Kristina Lovén Seldén examines the ETUC from the perspective of Nordic – particularly Swedish – trade unions. Using the debate on the introduction of an EU minimum wage as an ‘exploratory case’, she examines a range of factors that might help to explain why Swedish trade unions are so implacably opposed to an EU minimum wage. In particular, Lovén Seldén argues that a preference for intergovernmental cooperation, based on high membership and bargaining power at the level of the Member State, underpins the opposition of Swedish and other Nordic trade unions to legislative and political interference in collective bargaining, as proposed by the EU and supported by the ETUC. Lovén Seldén is at pains to show that opposition to the EU proposals on the minimum wage does not constitute opposition to the EU and the ETUC as such.
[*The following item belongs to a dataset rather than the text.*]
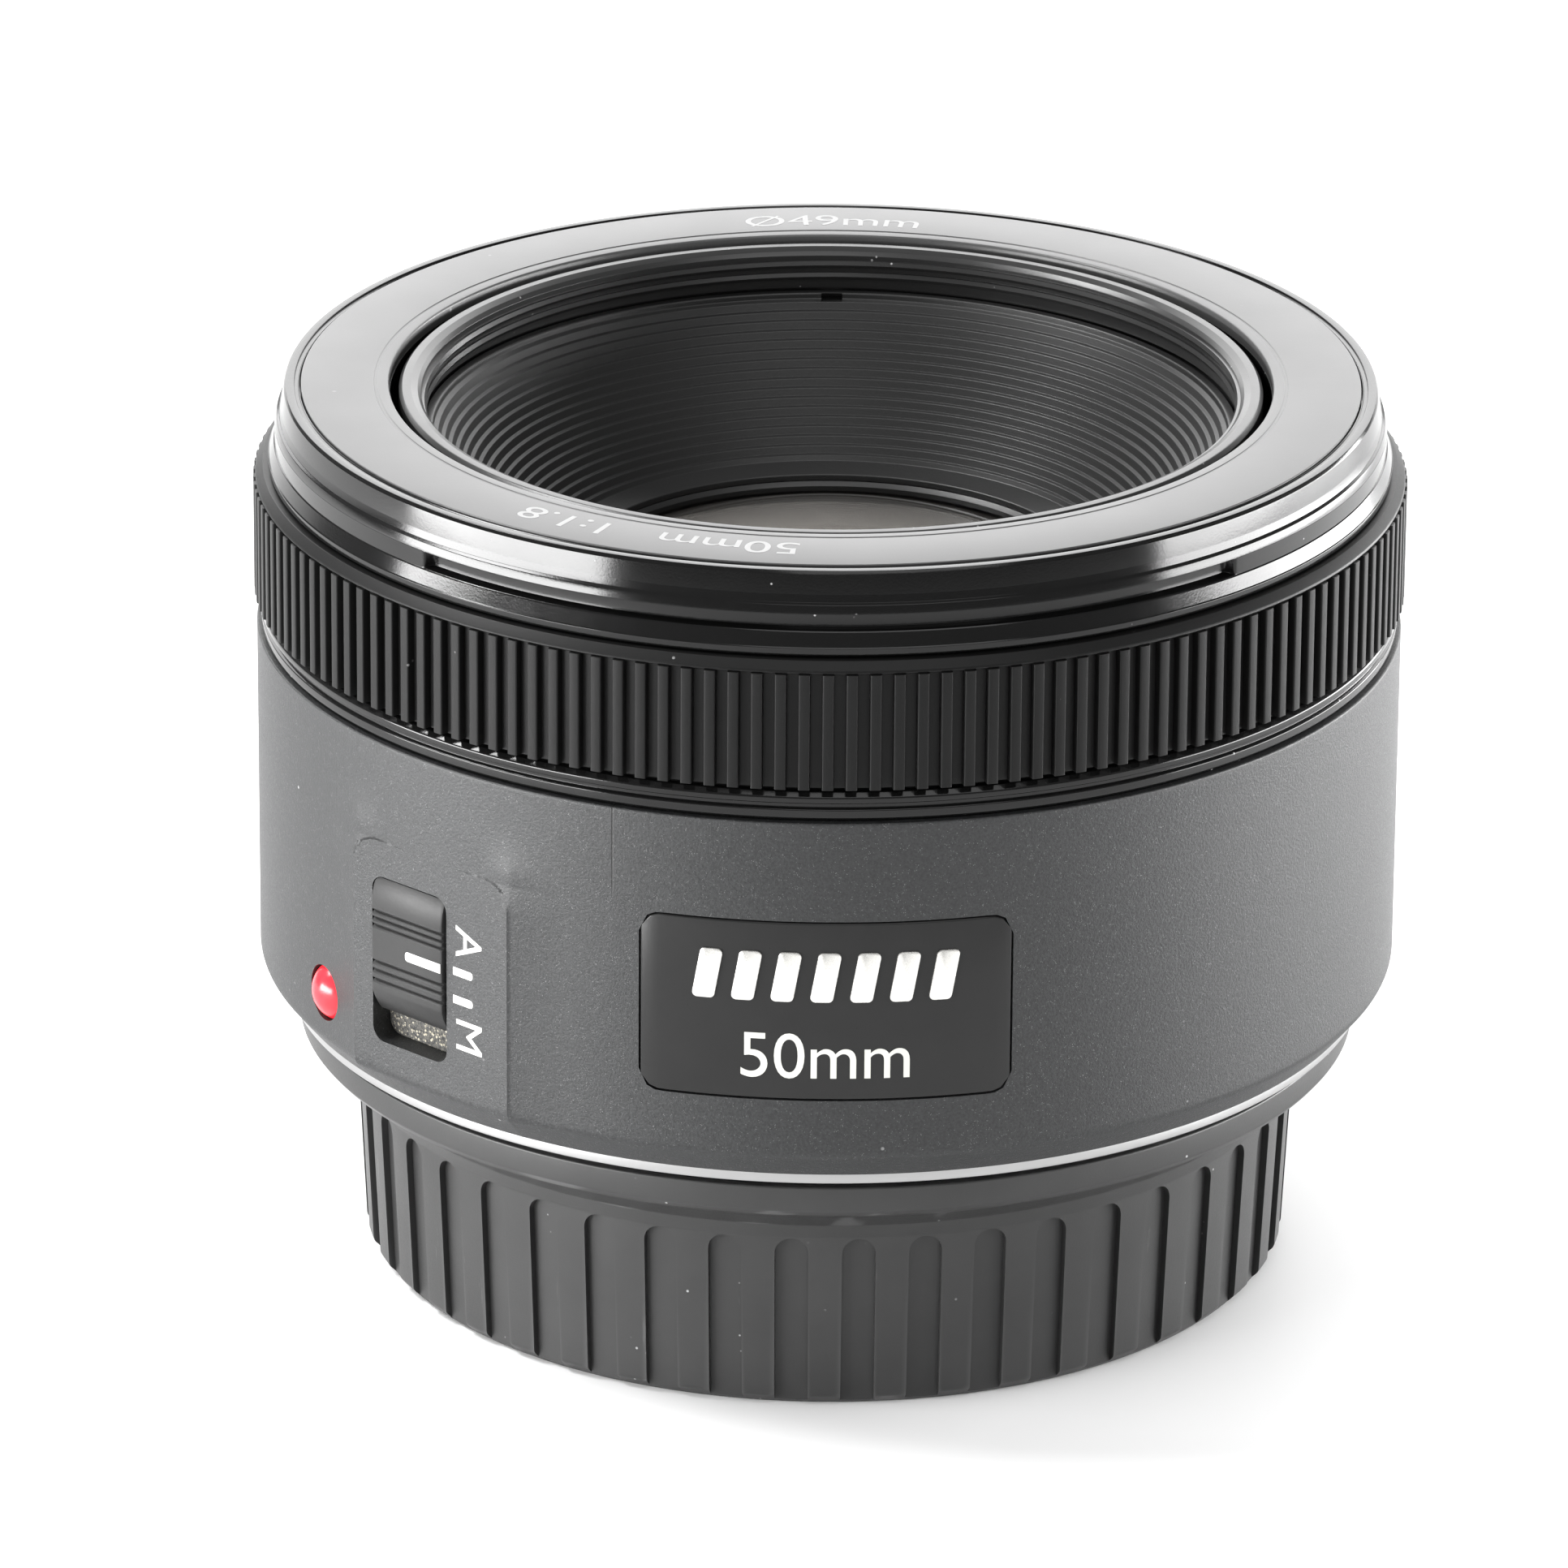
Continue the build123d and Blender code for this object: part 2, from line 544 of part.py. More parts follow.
def main_board():
    board = ring(MOUNT_SCREW_R + BOSS_R + 0.7, BOARD_BORE_R, BOARD_Z, BOARD_Z + BOARD_THICK)
    board -= pins(BOSS_R + LOOSE, MOUNT_SCREW_R, MOUNT_SCREW_ANGLES, BOARD_Z - 1, BOARD_Z + BOARD_THICK + 1)
    return board - motor_place(BOARD_Z - 1) * Cylinder(MOTOR_R + 0.5, BOARD_THICK + 2, align=LOW)


def board_chips():
    return [polar(CHIP_R, angle, BOARD_Z + BOARD_THICK) * Box(size, size, CHIP_THICK, align=LOW)
            for angle, size in CHIPS]


def gear_place(z):
    return polar(IDLER_AXIS_R, GEAR_ANGLE, z)


def gear_plate():
    top = PLATE_Z + PLATE_THICK
    plate = ring(MOUNT_SCREW_R + BOSS_R + 0.9, PLATE_BORE_R, PLATE_Z, top)
    for angle in PLATE_PAD_ANGLES:
        plate += arc_ring(CAM_R - RUN, CAM_BORE_R + 1.5 * RUN, top - SEAT, CAM_BASE_Z - 2 * RUN, angle, 12)
    plate -= pins(SMALL_SHANK_R + SEAT, MOUNT_SCREW_R, MOUNT_SCREW_ANGLES, PLATE_Z, top)
    plate -= gear_place(PLATE_Z) * Cylinder(SHAFT_R, PLATE_THICK, align=LOW)
    return plate - motor_place(PLATE_Z) * Cylinder(MOTOR_NOSE_R + SEAT, PLATE_THICK, align=LOW)


def plate_screws():
    top = PLATE_Z + PLATE_THICK
    heads = pins(SMALL_HEAD_R, MOUNT_SCREW_R, MOUNT_SCREW_ANGLES, top, top + 0.5)
    shanks = pins(SMALL_SHANK_R, MOUNT_SCREW_R, MOUNT_SCREW_ANGLES, PLATE_Z - 0.9, top)
    return [h + s for h, s in zip(heads, shanks)]


def motor_can(radius, height):
    return fillet(Cylinder(radius, height, align=LOW).edges(), 0.4)


def focus_motor():
    nose = motor_place(PLATE_Z - SEAT) * Cylinder(MOTOR_NOSE_R, PLATE_THICK, align=LOW)
    return motor_place(PLATE_Z - MOTOR_HEIGHT) * motor_can(MOTOR_R, MOTOR_HEIGHT) + nose


def axis_point(place):
    return Vector(place.position.X, place.position.Y, 0)


def heading(start, end):
    """The direction from one axis to another, in degrees from +X."""
    return (end - start).get_signed_angle(Vector(1, 0, 0), Vector(0, 0, -1))


def motor_pinion():
    gear, motor = axis_point(gear_place(0)), axis_point(motor_place(0))
    wheel = Rot(0, 0, 180 / PINION_TEETH) * spur(WHEEL_MODULE, PINION_TEETH, WHEEL_FACE)
    return Pos(motor.X, motor.Y, GEAR_Z) * Rot(0, 0, heading(motor, gear)) * wheel


def reduction_gear():
    gear, motor = axis_point(gear_place(0)), axis_point(motor_place(0))
    wheel = Rot(0, 0, heading(gear, motor)) * spur(WHEEL_MODULE, WHEEL_TEETH, WHEEL_FACE)
    idler = spur(RING_MODULE, IDLER_TEETH, CAM_BASE_Z + GEAR_FACE - GEAR_Z - WHEEL_FACE + 4 * RUN)
    both = wheel + Pos(0, 0, WHEEL_FACE - SEAT) * Rot(0, 0, GEAR_ANGLE) * idler
    return Pos(gear.X, gear.Y, GEAR_Z) * (both - Cylinder(SHAFT_R + SEAT, 20))


def gear_shaft():
    top_z = CAM_BASE_Z + GEAR_FACE + 1
    return gear_place(PLATE_Z) * Cylinder(SHAFT_R, top_z - PLATE_Z, align=LOW)


# focusing

def follower_pins():
    pin = Rot(0, 90, 0) * Cylinder(FOLLOWER_R, CAM_R - 2 * RUN - INNER_BORE_R, align=LOW)
    return [Rot(0, 0, a) * Pos(INNER_BORE_R, 0, FOLLOWER_Z) * pin for a in FOLLOWER_ANGLES]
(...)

The Nordic trade unions, for example, express strong support for the European Social Pillar and ‘the idea of a Social Europe in general’. The issue at stake is the differential impact of a pan-European policy proposal on national models of collective bargaining.
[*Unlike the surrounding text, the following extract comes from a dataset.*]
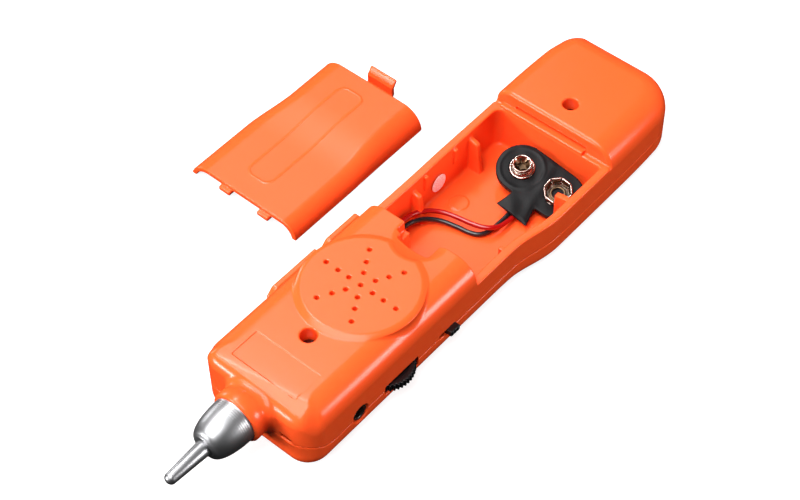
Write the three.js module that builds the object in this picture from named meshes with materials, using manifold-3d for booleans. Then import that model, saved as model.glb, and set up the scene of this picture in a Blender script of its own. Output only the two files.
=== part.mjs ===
// Tone probe kit: a hand-held cable tracer with its battery cover lying beside it.
// Units are millimetres. X runs across the case (+X is the thumbwheel side), Y runs along it
// (the probe tip is at -Y) and +Z is up. The case rests on its flat front face at z = 0, and
// the origin is on that face, below the joint between the head and the battery bay.

import * as THREE from 'three';
import { mergeVertices } from 'three/addons/utils/BufferGeometryUtils.js';
import Module from 'manifold-3d';

const wasm = await Module();
wasm.setup();

// ---------------------------------------------------------------- driving dimensions
const HEAD_FRONT = -66;          // flat front of the head
const BUTT_END = 92;             // far end of the case
const HEAD_HALF_WIDTH = 19.2;
const GRIP_LEFT = 19.4;           // the grip swells on its +X side only
const GRIP_RIGHT = 21.8;
const HEAD_TOP = 23.4;
const GRIP_TOP = 21.9;
const WAIST_START = 16;          // the section changes from head to grip between these two
const WAIST_END = 34;
const WALL = 2;
const GAP = 0.3;                 // clearance between touching pieces
const NOSE_CORNER = 7;           // plan radii of the corners, front and far end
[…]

In the sixth and final article in this issue of Transfer Bengt Furåker assesses some of the barriers to and possibilities for transnational trade union cooperation. Trade union representatives are shown to regard the different levels of financial resources available to trade unions, associated with variations in membership levels and in national labour market regulations, as particularly severe impediments to transnational trade union cooperation. In common with Czarzasty, Adamczyk and Surdykowska, as mentioned above, Furåker argues that generating a high degree of consensus among trade unions on a range of issues underpins transnational trade union cooperation. Furåker, however, stresses the importance of campaigns to increase union density rates as the best way of establishing a consensus. Using data from the International Social Survey Programme (ISSP), the author demonstrates the potential of this proposal insofar as potential trade union members favour the presence of strong unions to protect their interests. Some of the challenges that must be overcome, if a consensus-building strategy based on campaigns to increase union density is to be implemented, are also discussed.